So, you object to the term professional. Can we all pretend, then, that the OP asked about "in-class education/training in the field of computer programming"? I think we all know what the OP meant, even if it wasn't formally precise.
To answer the OP's question myself - I have a degree in Electrical Engineering (I'm not sure why brian d foy singled out civil engineers - at least in Canada, all types of engineers need licensing, not just civil engineers). I took a computer minor, which amounted to 8 out of 41 courses being computer-programming-related (two from computer engineering, two from electrical engineering, the rest from computer science).
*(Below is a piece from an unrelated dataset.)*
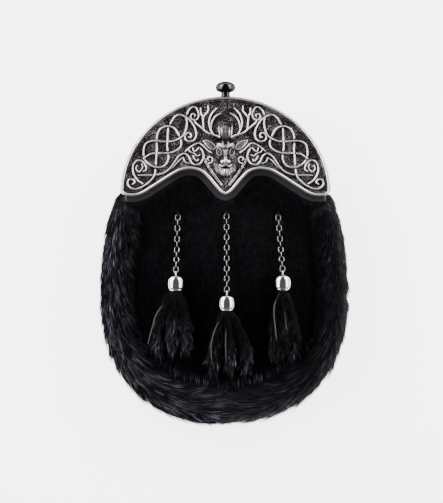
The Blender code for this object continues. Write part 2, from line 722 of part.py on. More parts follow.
def make_chain(row, material):
    """One chain of oval links, each turned a quarter from the last, fused."""
    places, half_pitch = chain_places(row)
    half_length = half_pitch - 0.5 * LINK_OVERLAP + WIRE
    links = []
    for i in range(row[5]):
        centre, along = places[2 * i + 1]
        links.append(link(centre, along, i % 2 == 1, half_length))
    name = "chain_" + row[0]
    return dress(combine(links[0], links[1:]), name, material)


def wire_loop(name, foot, up, across, height, half_span, wire):
    """A U of wire: two legs that rise from the foot and a half circle between them."""
    shoulder = height - half_span
    points = [foot - across * half_span, foot - across * half_span + up * shoulder]
    for i in range(1, LOOP_STEPS):
        angle = math.pi * i / LOOP_STEPS
        points.append(foot + up * (shoulder + half_span * math.sin(angle))
                      - across * (half_span * math.cos(angle)))
    points += [foot + across * half_span + up * shoulder, foot + across * half_span]
    return to_mesh_object(curve_object(name, points, wire))


def make_staple(row, material):
    """A wire loop on a small plate, through the first link."""
    name, x, y, _, _, _ = row
    highest = max(front_z(x, y + step * STAPLE_PLATE[1]) for step in (-0.5, 0.0, 0.5))
    base = highest + GAP + 0.5 * STAPLE_PLATE[2]
    foot = Vector((x, y + STAPLE_SHIFT, base))
    reach = fur_z(x, y) + CHAIN_LIFT + LINK_HALF_WIDTH - base
    loop = wire_loop("loop", foot, Vector((0, 0, 1)), Vector((0, 1, 0)), reach,
                     STAPLE_HALF_SPAN, STAPLE_WIRE)
    foot_plate = box("foot", STAPLE_PLATE, (x, y, base))
    return dress(combine(foot_plate, [loop]), "chain_staple_" + name, material)


def cap_profile():
    """Profile of a ball cap, from the top of the ball round into its bore."""
    points = [(0.0, CAP_RADIUS)]
    cut = math.acos(-CAP_CUT / CAP_RADIUS)
    for i in range(1, CAP_STEPS + 1):
        angle = cut * i / CAP_STEPS
        points.append((CAP_RADIUS * math.sin(angle), CAP_RADIUS * math.cos(angle)))
    return points + [(CAP_BORE, -CAP_CUT), (CAP_BORE, 0.8 * MM), (0.0, 1.4 * MM)]


def make_cap(row, material):
    """A polished ball with a flat open bottom and an eye for the chain."""
    name, _, _, x, y, count = row
    cap = turned("cap", cap_profile(), CAP_SIDES)
    centre = Vector((x, y, fur_z(x, y) + CAP_LIFT))
    tilt = Matrix.Rotation(-0.5 * math.pi, 4, "X")
    cap.matrix_world = Matrix.Translation(centre) @ tilt @ Matrix.Rotation(FACET_TURN, 4, "Z")
    cap = to_mesh_object(cap)
    is_last_edge_on = count % 2 == 0
    across = Vector((1, 0, 0)) if is_last_edge_on else Vector((0, 0, 1))
    foot = centre + Vector((0, CAP_RADIUS - EYE_SINK, 0))
    eye = wire_loop("eye", foot, Vector((0, 1, 0)), across, EYE_HEIGHT + EYE_SINK,
                    EYE_HALF_SPAN, EYE_WIRE)
    return dress(combine(cap, [eye]), "tassel_cap_" + name, material)


def lock_points(row, spread, length, height):
    """Line of one lock, from the cap's bore down to its tip on the fur."""
    _, _, _, x, y, _ = row
    axis_z = fur_z(x, y) + CAP_LIFT
    points = []
    for t in (0.0, 0.3, 0.65, 1.0):
        down = y - CAP_CUT + 1.0 * MM - length * t
        out = x + spread * (0.1 * t + 0.9 * t ** 1.4)
        lying = fur_z(out, down) + height
        ease = min(1.0, t / 0.6)
        z = axis_z + (lying - axis_z) * ease * ease * (3 - 2 * ease)
        points.append(Vector((out, down, max(z, lying))))
    return points


def make_tassel(row, material):
    """A hair tassel: a head in the cap's bore and locks that fan out below it."""
    name, _, _, x, y, _ = row
    left, right, length = (value * MM for value in TASSEL_SHAPES[name])
    head_top = y + 0.3 * MM
    head_bottom = y - CAP_CUT - 2.5 * MM
    axis_z = fur_z(x, y) + CAP_LIFT
    head = to_mesh_object(curve_object(
        "head", [(x, head_top, axis_z), (x, head_bottom, axis_z)], TASSEL_HEAD_RADIUS, 1))
    locks = []
    for i in range(TASSEL_LOCKS):
        across = i / (TASSEL_LOCKS - 1)
        spread = -left + (left + right) * across
        reach = length * (1.0 - 0.06 * (i % 3))
        lift = TASSEL_LOCK_RADIUS + (LOCK_LIFT if i % 2 else GAP)
        points = lock_points(row, spread, reach, lift)
        lock = curve_object("lock", points, TASSEL_LOCK_RADIUS, radii=LOCK_TAPER)
        locks.append(to_mesh_object(lock))
    return dress(combine(head, locks), "tassel_" + name, material)


# ---- the whole ---------------------------------------------------------------------
def build():
    """Make every piece of the sporran."""
    leather = (0.03, 0.03, 0.035)
    fur = (0.012, 0.012, 0.014)
    pewter = (0.42, 0.39, 0.38)
    silver = (0.75, 0.75, 0.76)
    make_back_panel(make_material("back_leather", leather, 0.6))
    make_gusset(make_material("gusset_leather", leather, 0.6))
    make_front_panel(make_material("front_leather", leather, 0.6))
    make_backing(make_material("lip_leather", leather, 0.45))
    make_fur_front(make_material("short_fur", fur, 0.7))
    make_fur_border(make_material("long_fur", fur, 0.7))
    make_cantle(make_material("antique_pewter", pewter, 0.35, 1.0))
    make_knob(make_material("dark_chrome", (0.2, 0.2, 0.21), 0.15, 1.0))
    for row in TASSELS:
        make_staple(row, make_material("staple_steel_" + row[0], silver, 0.3, 1.0))
        make_chain(row, make_material("chain_silver_" + row[0], silver, 0.25, 1.0))
        make_cap(row, make_material("cap_silver_" + row[0], silver, 0.12, 1.0))
        make_tassel(row, make_material("tassel_hair_" + row[0], fur, 0.6))


clear_scene()
PARTS = make_collection(PARTS_COLLECTION)
build()
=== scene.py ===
"""The looks of a dress sporran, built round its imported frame.

The pouch lies on its flat leather back. +Z comes out of its front, +Y points to the
cantle and +X to the viewer's right. Sizes are in millimetres and become metres when a
mesh is made.
"""

import logging
import math
from dataclasses import dataclass
from enum import Enum
from itertools import combinations_with_replacement
from typing import Iterable, Optional, Sequence

import bmesh
import bpy
import numpy as np
from mathutils import Matrix, Vector


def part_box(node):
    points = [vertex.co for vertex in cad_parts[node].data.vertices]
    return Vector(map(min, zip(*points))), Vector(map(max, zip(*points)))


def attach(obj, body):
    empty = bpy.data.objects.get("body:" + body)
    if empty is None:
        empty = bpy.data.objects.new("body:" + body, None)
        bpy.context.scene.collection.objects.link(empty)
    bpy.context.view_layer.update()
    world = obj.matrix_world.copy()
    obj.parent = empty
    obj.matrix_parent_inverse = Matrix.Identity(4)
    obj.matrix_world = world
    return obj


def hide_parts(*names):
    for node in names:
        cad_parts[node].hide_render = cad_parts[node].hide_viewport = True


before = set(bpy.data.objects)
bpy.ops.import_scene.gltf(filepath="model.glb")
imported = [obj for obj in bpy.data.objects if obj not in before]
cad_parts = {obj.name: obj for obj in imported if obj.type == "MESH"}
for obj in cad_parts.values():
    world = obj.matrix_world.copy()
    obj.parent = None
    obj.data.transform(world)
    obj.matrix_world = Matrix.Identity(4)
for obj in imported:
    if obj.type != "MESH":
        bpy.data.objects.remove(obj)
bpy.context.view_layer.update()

LOG = logging.getLogger("sporran")
MM = 0.001
BODY = "root"
NOTHING = -9.0  # a height below all others
AHEAD, UPWARD = np.array((0.0, 1.0, 0.0)), np.array((0.0, 0.0, 1.0))
Array = np.ndarray
Colour = tuple[float, float, float]
Data = bpy.types.ID
Material = bpy.types.Material
Points = Sequence[tuple[float, float]]
Socket = bpy.types.NodeSocket
Thing = bpy.types.Object


class Slot(Enum):
    """The material slots of the record."""

    BACK_LEATHER = "back_leather"
    LIP_LEATHER = "lip_leather"
    FUR = "fur"
    TASSEL_HAIR = "tassel_hair"
    PEWTER = "antique_pewter"
    DARK_CHROME = "dark_chrome"
    SILVER = "silver"


# ---- small tools ----
def smoothstep(low: float, high: float, value: Array) -> Array:
    """Return 0 below low, 1 above high and a smooth rise between them."""
    t = np.clip((np.asarray(value, float) - low) / (high - low), 0, 1)
    return t * t * (3.0 - 2.0 * t)


def bell(value: Array, middle: float, width: float) -> Array:
    """Return a bell curve, 1 at its middle."""
    return np.exp(-((value - middle) / width) ** 2)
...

And I have enough hubris to think I'm the best programmer on my team ;-) The rest of my team has either a comp sci degree or diploma each.
And I need to point out an inference I have from brian's post above: that programmers do not need to be licensed, nor should they need to be licensed. Perhaps this wasn't meant to be implied, but I inferred it anyway. I do think that there should be places in software where licensing should be mandatory. For starters, anything that any engineer, doctor, or other licensed professional uses in the pursuit of that profession (e.g., CAD, aeronautic computation, etc.) should have the stamp of a licensed professional in order to be marketted to that profession. That stamp would also prohibit any sort of EULA which tries to limit damages in the area of the licensing that is not in accord with that industry in general. Yes, this could drive the software prices way up. But then the quality of that software would have to be methodologically proven, which would help so many engineers, doctors, etc., that it would probably be worth it.
Authoring a spreadsheet or the like would be one thing. Writing rocket guidance or medical-research software is a whole other can of beans.